O mesmo, no entanto, não se pode dizer dos R$ 80 bilhões que poderiam ser tomados em financiamentos bancários por 50 milhões de beneficiários do Auxílio Brasil e do BPC (Benefício de Prestação Continuada), que passaram a ter direito a solicitar linhas de empréstimos consignados nos bancos. Nem todos os potenciais beneficiários vão se interessar pelos empréstimos ou até mesmo saber da existência deles.

Isso sem falar que os R$ 60 bilhões do 13º salário para 30 milhões de aposentados do INSS são antecipação de um pagamento certo, que apenas virá antes e não depois da eleição, e poderá deixar um buraco no orçamento dos beneficiados que não forem precavidos. Idem para as 4,5 milhões de pessoas que poderiam — ou não — se valer das linhas de microcrédito para abrir ou reforçar pequenos negócios.

Parte dessas "bondades" de Bolsonaro são empréstimos bancários, que terão de ser pagos, com juros, ainda que mais baixos do que os de mercado. Ou seja, o dinheiro que pode entrar hoje na economia é no fundo dívida que, ao ser quitada terá de sair da economia amanhã.

De todo modo, os analistas estão considerando a abertura dos cofres públicos em ano eleitoral para revisar projeções do comportamento da economia em 2022. Não apenas os pacotes de Bolsonaro, com recursos federais, estão sendo levados em conta nas novas projeções, mas também o dinheiro liberado por governadores e prefeitos, que prometem conceder reajustes para servidores públicos estaduais e municipais.

As revisões, contudo, não estão indicando reversões expressivas no ritmo da atividade. O departamento de pesquisa macroeconômica do Banco Itaú, o maior banco privado brasileiro, saiu de uma projeção de retração de 0,5% para expansão de 0,2%, em 2022, ao mesmo tempo em que a MCM, influente consultoria econômica e financeira, vê algum crescimento no primeiro trimestre, mas com perda de tração ao longo do ano, que terminaria com avanço de insignificante 0,1%.

Há outras pedras no caminho da turbinada que o governo Bolsonaro montou para inflar a economia e seus pontos nas pesquisas de intenção de voto.
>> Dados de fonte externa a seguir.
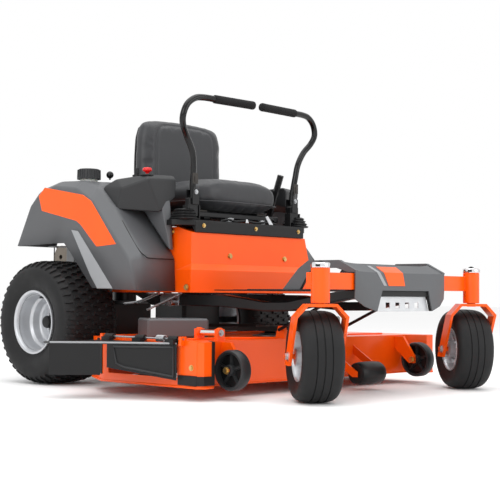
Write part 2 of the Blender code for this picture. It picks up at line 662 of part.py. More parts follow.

A inflação, muito menos presente em 2020, é agora protagonista da perda do poder de compra e de aumento do endividamento da população.

No fim de 2021, quase 80% dos brasileiros mantinham alguma dívida, um recorde na série da CNC (Confederação Nacional do Comércio de Bens, Serviços e Turismo) iniciada em 2010, e entre eles um em cada quatro estava com o pagamento da dívida em atraso. A combinação de inflação alta, dívidas elevadas e estímulo à poupança — este pela alta das taxas de juros —, tende a reduzir o efeito positivo da injeção de dinheiro, promovida pelo governo, na atividade econômica.

A marcha da inflação ao longo de 2022 indica, no momento, uma trajetória que tende a pressionar o Banco Central a alongar e estender o ciclo de elevação da taxa básica de juros (taxa Selic), outro fator que pesa na avaliação de que a economia se manterá estagnada. Na pesquisa Focus mais recente, divulgada nesta segunda-feira, a projeção para a Selic em 2022, pela segunda semana, já atinge 13%.

De acordo com as previsões mais sólidas, a variação do IPCA (Índice de Preços ao Consumidor Amplo), no acumulado em 12 meses, continuará acima de dois dígitos até pelo menos o fim do primeiro semestre. Em setembro, às vésperas da eleição presidencial, a projeção é de uma inflação ainda nas alturas de 8%. Só depois, em novembro e dezembro, o índice recuaria para fechar 2022 entre 6% e 7%.